Please print exactly the lines running from the one that contains "mesh = cad_parts[node].data" to the end of the data, with both lines included.

→ Data entries:

'''

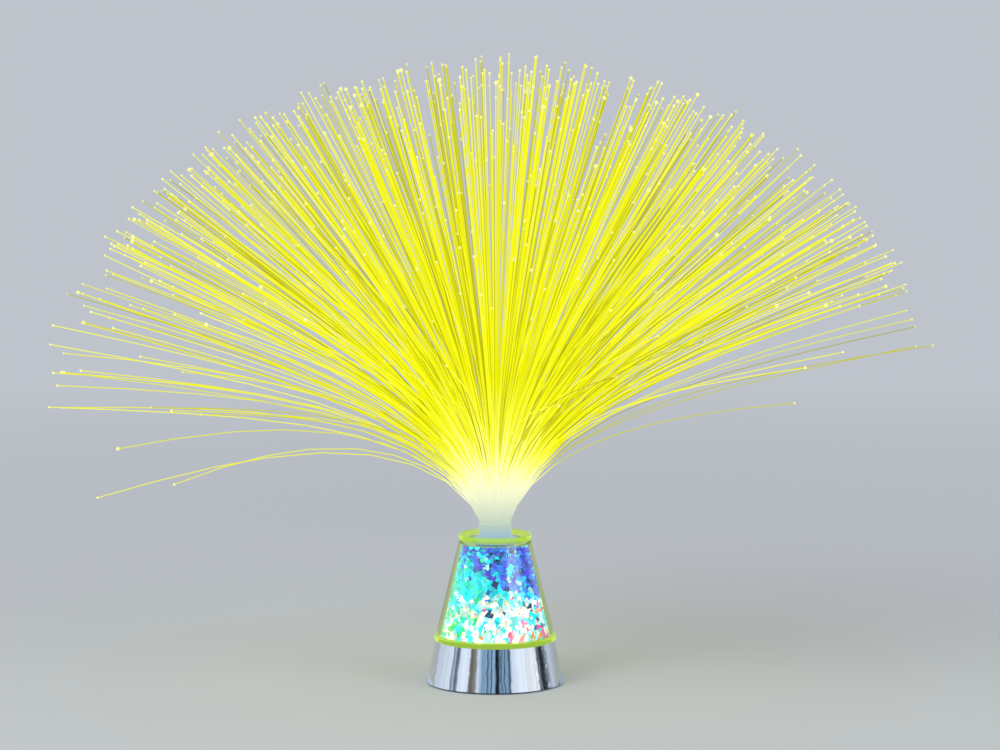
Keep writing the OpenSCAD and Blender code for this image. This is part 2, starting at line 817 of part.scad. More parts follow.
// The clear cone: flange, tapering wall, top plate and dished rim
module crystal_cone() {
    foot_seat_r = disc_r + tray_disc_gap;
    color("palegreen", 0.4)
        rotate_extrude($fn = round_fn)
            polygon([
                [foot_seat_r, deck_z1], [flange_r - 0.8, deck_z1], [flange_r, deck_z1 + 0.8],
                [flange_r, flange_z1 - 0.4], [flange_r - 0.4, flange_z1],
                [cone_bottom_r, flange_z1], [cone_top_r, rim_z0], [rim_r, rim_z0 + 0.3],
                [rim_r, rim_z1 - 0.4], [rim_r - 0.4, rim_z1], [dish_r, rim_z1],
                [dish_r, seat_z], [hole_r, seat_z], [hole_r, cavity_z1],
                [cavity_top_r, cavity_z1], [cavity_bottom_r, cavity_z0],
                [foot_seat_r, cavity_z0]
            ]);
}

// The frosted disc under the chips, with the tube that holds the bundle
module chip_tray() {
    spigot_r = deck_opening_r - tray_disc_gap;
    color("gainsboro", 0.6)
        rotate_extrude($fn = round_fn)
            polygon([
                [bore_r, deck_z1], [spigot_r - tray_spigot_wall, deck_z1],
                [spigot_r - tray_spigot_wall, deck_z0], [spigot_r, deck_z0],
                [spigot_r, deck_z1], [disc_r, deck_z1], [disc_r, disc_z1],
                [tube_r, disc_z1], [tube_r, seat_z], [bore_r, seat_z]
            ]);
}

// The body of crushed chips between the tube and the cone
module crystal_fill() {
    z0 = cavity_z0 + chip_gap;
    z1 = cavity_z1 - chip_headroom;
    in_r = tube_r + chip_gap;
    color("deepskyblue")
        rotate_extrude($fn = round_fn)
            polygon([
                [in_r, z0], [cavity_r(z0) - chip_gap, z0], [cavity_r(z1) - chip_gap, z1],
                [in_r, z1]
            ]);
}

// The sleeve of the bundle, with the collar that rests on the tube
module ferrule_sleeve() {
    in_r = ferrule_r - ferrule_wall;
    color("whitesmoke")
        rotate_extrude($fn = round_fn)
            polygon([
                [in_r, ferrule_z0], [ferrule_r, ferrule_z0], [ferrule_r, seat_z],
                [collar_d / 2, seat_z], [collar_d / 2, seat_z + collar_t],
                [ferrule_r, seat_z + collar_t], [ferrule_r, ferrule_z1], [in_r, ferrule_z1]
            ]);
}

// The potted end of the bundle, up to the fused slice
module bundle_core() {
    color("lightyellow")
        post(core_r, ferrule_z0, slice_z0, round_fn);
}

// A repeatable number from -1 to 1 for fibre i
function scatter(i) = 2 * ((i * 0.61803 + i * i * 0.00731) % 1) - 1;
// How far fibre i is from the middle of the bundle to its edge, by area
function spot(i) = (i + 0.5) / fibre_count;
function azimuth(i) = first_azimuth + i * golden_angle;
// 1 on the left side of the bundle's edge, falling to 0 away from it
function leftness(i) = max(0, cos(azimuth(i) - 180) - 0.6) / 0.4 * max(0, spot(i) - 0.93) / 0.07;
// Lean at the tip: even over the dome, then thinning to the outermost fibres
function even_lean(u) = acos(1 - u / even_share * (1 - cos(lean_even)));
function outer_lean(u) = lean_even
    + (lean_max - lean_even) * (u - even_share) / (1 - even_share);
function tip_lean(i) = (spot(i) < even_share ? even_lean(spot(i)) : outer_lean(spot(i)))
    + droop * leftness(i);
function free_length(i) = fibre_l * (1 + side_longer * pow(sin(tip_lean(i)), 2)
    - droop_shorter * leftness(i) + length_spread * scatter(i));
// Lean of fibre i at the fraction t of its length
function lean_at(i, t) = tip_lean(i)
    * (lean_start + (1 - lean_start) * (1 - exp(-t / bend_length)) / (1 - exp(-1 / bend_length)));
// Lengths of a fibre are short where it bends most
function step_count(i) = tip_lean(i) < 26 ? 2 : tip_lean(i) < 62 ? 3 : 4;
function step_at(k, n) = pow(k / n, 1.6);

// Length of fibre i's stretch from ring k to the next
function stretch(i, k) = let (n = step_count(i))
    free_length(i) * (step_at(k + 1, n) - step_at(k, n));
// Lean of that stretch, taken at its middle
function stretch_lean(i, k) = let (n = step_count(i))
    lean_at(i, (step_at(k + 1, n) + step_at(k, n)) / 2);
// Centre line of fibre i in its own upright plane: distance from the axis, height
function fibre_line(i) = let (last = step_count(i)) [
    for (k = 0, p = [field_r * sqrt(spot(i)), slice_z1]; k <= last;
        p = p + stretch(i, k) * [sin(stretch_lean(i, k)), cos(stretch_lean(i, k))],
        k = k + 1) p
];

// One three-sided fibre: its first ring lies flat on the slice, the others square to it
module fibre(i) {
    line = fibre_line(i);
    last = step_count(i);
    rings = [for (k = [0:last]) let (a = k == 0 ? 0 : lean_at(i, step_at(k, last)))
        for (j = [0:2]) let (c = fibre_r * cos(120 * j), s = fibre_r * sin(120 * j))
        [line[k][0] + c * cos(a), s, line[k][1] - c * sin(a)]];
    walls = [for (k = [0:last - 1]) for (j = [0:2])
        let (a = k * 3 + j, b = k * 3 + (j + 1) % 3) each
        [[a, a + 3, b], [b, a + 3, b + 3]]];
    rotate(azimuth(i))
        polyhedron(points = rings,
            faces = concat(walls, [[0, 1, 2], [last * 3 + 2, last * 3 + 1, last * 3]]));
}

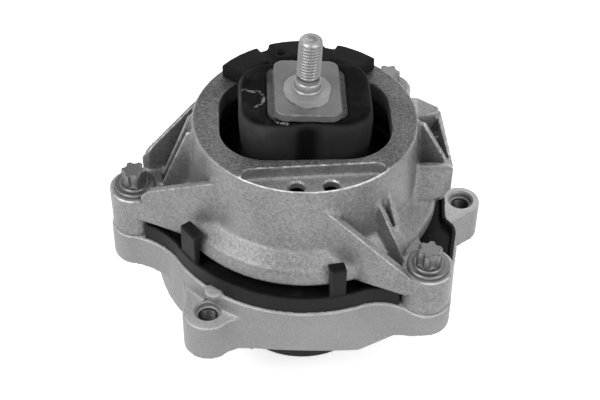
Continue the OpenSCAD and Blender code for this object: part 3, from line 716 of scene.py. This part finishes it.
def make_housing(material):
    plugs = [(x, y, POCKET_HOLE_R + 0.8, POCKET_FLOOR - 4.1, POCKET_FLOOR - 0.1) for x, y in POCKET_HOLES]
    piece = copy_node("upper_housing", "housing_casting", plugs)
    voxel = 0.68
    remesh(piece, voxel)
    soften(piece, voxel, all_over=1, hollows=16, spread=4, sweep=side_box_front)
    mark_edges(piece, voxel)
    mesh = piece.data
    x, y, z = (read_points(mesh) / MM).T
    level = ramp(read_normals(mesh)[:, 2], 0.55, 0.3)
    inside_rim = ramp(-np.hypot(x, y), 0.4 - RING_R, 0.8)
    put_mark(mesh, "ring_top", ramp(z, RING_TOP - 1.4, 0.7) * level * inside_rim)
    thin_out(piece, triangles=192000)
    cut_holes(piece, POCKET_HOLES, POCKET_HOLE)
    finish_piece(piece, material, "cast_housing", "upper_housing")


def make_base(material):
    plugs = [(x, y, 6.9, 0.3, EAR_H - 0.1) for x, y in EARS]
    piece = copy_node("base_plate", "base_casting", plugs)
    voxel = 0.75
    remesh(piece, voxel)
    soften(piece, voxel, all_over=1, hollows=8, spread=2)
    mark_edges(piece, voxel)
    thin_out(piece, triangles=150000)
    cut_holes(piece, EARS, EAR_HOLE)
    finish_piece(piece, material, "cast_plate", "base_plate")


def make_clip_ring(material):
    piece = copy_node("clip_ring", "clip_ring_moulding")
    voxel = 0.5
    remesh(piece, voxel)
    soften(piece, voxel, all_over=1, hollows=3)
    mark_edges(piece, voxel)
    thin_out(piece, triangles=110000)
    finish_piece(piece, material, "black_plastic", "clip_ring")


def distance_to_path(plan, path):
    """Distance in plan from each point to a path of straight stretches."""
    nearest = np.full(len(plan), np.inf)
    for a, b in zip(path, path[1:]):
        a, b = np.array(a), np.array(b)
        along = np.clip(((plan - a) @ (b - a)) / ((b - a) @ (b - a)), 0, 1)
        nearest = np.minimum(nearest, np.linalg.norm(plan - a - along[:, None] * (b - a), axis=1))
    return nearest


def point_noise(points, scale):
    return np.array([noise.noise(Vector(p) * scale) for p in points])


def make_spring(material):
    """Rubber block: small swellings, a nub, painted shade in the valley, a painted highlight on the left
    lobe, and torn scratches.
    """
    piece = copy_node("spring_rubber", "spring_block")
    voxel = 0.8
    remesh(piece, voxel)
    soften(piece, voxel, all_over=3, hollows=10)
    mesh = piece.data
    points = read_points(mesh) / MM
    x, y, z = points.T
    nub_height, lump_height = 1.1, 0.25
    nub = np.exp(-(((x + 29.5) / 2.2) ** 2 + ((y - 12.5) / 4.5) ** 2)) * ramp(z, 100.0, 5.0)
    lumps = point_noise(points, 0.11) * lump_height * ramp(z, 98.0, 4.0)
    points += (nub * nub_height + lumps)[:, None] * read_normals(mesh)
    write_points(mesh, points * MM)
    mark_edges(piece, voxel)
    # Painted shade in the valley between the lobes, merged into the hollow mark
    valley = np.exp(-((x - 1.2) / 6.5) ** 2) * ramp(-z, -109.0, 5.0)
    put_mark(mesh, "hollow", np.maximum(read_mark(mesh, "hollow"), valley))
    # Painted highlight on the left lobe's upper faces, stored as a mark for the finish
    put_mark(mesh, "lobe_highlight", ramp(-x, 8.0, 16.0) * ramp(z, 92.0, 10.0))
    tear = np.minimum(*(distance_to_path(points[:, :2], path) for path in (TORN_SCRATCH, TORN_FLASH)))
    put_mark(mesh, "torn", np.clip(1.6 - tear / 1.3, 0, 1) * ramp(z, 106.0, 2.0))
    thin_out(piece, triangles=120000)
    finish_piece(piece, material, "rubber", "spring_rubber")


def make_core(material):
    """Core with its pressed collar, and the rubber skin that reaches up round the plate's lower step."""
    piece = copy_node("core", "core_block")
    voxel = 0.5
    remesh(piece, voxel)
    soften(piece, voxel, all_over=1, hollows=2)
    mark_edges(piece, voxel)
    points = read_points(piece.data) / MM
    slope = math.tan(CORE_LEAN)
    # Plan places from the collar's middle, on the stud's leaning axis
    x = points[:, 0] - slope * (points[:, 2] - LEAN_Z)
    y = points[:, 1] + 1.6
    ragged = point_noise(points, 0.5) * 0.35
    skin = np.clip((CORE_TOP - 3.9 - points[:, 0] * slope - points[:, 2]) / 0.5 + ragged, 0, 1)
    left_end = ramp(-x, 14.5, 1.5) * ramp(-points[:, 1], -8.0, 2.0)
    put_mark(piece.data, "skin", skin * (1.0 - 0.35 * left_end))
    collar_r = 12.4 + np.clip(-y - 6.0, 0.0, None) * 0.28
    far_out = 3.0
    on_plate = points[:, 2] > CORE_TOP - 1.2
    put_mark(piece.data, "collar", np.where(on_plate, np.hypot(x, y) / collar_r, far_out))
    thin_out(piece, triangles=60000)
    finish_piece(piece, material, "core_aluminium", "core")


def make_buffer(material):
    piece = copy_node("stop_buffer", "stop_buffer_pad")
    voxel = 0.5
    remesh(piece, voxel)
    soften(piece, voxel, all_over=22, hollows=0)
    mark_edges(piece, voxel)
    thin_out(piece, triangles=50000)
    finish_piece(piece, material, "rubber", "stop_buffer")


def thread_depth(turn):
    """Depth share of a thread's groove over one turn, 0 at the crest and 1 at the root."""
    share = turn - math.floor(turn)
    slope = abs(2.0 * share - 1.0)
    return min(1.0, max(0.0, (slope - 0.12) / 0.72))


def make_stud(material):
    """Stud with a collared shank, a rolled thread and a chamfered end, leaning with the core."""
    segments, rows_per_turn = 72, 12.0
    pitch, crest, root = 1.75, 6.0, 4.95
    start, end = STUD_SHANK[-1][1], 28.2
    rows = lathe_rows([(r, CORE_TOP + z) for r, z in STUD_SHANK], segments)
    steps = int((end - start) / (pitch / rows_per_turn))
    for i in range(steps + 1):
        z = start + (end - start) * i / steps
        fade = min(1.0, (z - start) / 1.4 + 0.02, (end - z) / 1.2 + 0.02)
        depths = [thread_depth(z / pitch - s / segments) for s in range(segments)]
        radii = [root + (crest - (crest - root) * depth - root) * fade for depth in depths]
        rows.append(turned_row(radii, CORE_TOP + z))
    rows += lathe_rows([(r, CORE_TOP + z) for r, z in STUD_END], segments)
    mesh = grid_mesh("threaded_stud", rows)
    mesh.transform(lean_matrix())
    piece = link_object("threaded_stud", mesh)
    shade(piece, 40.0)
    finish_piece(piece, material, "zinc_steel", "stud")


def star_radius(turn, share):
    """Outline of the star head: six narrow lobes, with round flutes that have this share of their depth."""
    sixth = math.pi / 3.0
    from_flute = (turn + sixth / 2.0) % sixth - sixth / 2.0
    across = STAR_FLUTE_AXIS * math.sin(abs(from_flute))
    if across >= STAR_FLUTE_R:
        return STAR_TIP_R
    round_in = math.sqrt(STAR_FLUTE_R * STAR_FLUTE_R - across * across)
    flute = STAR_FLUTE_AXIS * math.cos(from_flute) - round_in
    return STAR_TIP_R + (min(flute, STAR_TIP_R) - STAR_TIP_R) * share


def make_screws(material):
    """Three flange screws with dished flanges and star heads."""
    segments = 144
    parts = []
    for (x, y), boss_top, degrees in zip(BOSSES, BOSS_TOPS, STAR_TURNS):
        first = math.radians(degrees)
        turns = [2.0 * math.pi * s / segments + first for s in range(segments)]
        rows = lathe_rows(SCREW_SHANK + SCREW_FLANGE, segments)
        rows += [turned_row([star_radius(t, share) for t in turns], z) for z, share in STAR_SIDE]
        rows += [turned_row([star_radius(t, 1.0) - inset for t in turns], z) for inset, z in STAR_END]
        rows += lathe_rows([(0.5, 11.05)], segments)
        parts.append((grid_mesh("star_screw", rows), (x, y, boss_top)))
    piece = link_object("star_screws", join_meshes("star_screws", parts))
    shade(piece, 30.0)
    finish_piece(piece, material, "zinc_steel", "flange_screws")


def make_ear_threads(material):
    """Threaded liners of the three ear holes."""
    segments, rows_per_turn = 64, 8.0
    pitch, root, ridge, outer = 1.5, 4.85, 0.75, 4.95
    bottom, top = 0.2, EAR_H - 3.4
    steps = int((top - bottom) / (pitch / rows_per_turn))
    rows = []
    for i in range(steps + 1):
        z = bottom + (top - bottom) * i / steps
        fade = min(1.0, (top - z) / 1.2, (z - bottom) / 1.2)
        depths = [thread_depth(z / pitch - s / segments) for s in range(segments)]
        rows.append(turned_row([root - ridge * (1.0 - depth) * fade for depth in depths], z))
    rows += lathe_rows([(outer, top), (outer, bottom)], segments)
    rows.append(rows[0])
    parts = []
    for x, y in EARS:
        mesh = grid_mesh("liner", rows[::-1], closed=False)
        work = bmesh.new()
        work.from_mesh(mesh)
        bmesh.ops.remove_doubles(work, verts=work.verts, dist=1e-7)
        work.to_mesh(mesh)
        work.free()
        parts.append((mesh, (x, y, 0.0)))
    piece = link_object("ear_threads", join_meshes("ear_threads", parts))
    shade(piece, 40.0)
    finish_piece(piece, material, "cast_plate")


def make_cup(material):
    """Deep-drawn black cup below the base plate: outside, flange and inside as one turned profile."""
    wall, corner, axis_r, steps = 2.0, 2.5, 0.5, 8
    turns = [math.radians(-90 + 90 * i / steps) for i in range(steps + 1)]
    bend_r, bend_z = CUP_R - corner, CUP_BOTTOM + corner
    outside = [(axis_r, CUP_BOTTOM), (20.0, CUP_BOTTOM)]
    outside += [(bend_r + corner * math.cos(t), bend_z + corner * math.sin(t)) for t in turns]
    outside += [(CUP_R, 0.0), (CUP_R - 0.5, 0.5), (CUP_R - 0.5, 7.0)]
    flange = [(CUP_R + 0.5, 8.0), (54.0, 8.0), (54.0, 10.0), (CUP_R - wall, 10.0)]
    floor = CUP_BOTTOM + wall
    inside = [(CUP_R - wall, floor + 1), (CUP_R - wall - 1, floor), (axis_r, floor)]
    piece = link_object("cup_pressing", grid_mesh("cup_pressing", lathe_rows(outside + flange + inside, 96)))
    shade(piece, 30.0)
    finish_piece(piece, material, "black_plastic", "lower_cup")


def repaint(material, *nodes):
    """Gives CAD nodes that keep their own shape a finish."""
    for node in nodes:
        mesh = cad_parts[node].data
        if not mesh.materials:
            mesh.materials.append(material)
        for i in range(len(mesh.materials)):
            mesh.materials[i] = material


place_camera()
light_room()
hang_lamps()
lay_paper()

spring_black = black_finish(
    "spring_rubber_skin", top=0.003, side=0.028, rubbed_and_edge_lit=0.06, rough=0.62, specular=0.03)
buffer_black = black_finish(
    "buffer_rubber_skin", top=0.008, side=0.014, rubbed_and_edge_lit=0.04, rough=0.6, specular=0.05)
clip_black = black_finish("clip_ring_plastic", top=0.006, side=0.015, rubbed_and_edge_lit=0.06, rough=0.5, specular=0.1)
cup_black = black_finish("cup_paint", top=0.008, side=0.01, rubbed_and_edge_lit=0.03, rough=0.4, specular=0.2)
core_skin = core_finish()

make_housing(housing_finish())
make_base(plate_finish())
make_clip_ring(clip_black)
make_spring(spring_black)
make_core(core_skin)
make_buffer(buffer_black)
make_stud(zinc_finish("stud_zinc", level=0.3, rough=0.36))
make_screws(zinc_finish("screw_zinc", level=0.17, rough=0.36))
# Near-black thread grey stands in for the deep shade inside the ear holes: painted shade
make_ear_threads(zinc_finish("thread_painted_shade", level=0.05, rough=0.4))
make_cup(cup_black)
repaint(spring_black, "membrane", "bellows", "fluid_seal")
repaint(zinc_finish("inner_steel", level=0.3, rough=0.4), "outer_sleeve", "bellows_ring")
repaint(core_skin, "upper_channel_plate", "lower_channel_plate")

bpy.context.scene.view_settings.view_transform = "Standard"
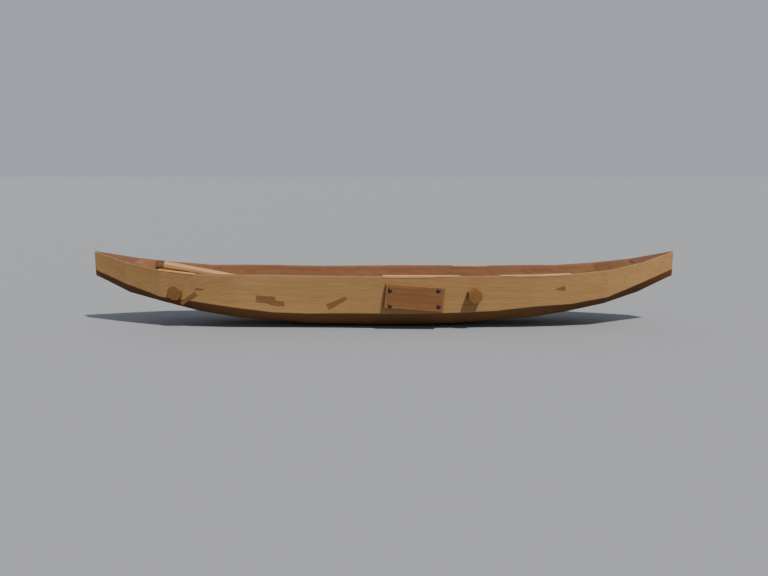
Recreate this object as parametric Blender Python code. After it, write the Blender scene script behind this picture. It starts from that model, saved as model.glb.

'''

→ Response for this exercise:
        mesh = cad_parts[node].data
        if not mesh.materials:
            mesh.materials.append(material)
        for i in range(len(mesh.materials)):
            mesh.materials[i] = material


place_camera()
light_room()
hang_lamps()
lay_paper()

spring_black = black_finish(
    "spring_rubber_skin", top=0.003, side=0.028, rubbed_and_edge_lit=0.06, rough=0.62, specular=0.03)
buffer_black = black_finish(
    "buffer_rubber_skin", top=0.008, side=0.014, rubbed_and_edge_lit=0.04, rough=0.6, specular=0.05)
clip_black = black_finish("clip_ring_plastic", top=0.006, side=0.015, rubbed_and_edge_lit=0.06, rough=0.5, specular=0.1)
cup_black = black_finish("cup_paint", top=0.008, side=0.01, rubbed_and_edge_lit=0.03, rough=0.4, specular=0.2)
core_skin = core_finish()

make_housing(housing_finish())
make_base(plate_finish())
make_clip_ring(clip_black)
make_spring(spring_black)
make_core(core_skin)
make_buffer(buffer_black)
make_stud(zinc_finish("stud_zinc", level=0.3, rough=0.36))
make_screws(zinc_finish("screw_zinc", level=0.17, rough=0.36))
# Near-black thread grey stands in for the deep shade inside the ear holes: painted shade
make_ear_threads(zinc_finish("thread_painted_shade", level=0.05, rough=0.4))
make_cup(cup_black)
repaint(spring_black, "membrane", "bellows", "fluid_seal")
repaint(zinc_finish("inner_steel", level=0.3, rough=0.4), "outer_sleeve", "bellows_ring")
repaint(core_skin, "upper_channel_plate", "lower_channel_plate")

bpy.context.scene.view_settings.view_transform = "Standard"
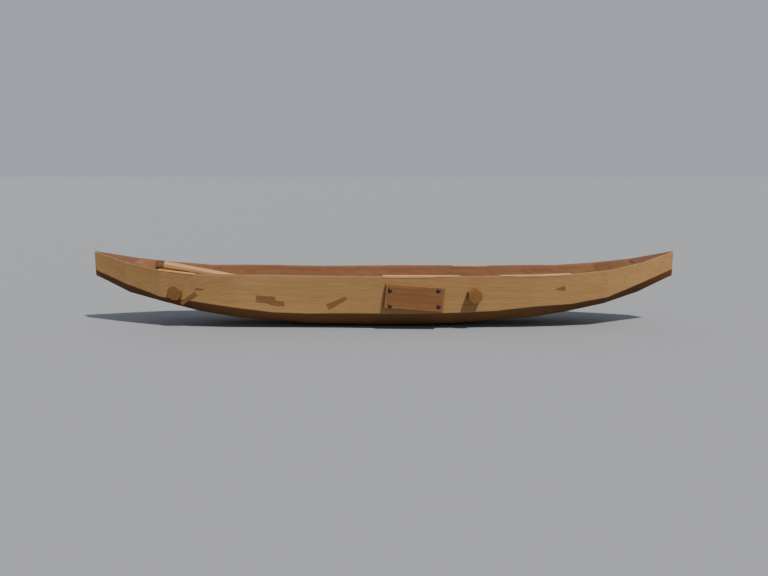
Recreate this object as parametric Blender Python code. After it, write the Blender scene script behind this picture. It starts from that model, saved as model.glb.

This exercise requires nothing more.